“The society which has abolished every kind of adventure makes its own abolition the only possible adventure.” Paris, May 1968


Tuesday, 14 August 2012

In praise of bodgers.

On Sunday our annual visit to Chertsey Agricultural Show was enriched by watching a bodger at work. The term is usually associated with work that will only just pass muster but in fact the bodger was a highly skilled craftsman who set up his pole-lathe deep in the woods and having selected and cut his timber would turn the chair legs for the Chiltern furniture trade. Bodging  has always seemed to me to be a wonderful craft. The pole-lathe itself is a masterpiece of simple but effective technology and the idea of working with green timber with just the wildlife of the forest for company has a ludicrously romantic appeal. It's good that a few dedicated folk are keeping alive a tradition that is a world away from all that accountancy and software design that we value so much these days.

1 comment:

Gitane said...

The "draw knife" is also an important bodgers tool.
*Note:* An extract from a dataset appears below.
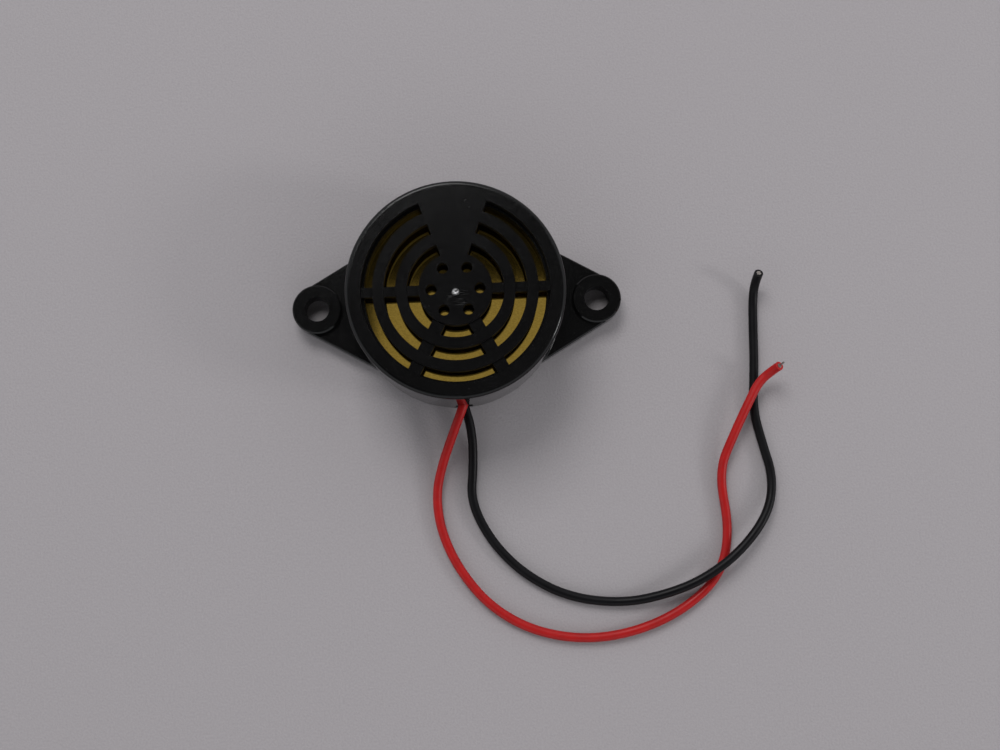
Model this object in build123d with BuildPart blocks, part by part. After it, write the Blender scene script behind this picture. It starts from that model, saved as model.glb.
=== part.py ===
from build123d import *
from math import asin, cos, radians, sin, tan
import os

# Piezo alarm buzzer: a round black housing with a slotted face, two screw ears,
# a brass sounder disc behind the slots and a driver board on the back cover.
# The origin is the centre of the underside. +Z is up, +X runs along the ears and
# the two leads leave at -Y. All sizes are in millimetres.

os.makedirs("parts", exist_ok=True)

# Piezo sounder
piezo_diameter = 27.0
brass_thickness = 0.25
ceramic_diameter = 19.0
ceramic_thickness = 0.2
electrode_margin = 0.5
electrode_thickness = 0.05
feedback_width = 3.0
feedback_length = 5.0
electrode_gap = 0.5
piezo_clearance = 0.05
glue_width = 1.1
glue_height = 0.9

# Housing
wall_thickness = 1.1
wall_draft = 0.35
rim_round = 0.6
face_thickness = 1.5
chamber_depth = 1.7
ledge_width = 1.05
gate_radius = 0.55
gate_height = 0.15
gate_offset = -0.5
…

Recently we trained a 16 yr old to use one and within a day he had outstripped the skills of all of our "master" carpenters!
The lesson we learned was that the more primitive and "natural" the tool, the easier the skill development became. As a toolmaker in my apprenticeship we spent 6 months in developing bench skills, filing, hand drilling, eye calculations etc. From that we were put onto various machine tool skills and never went back to practice the hand skills we so easily acheived at 16 or 17 .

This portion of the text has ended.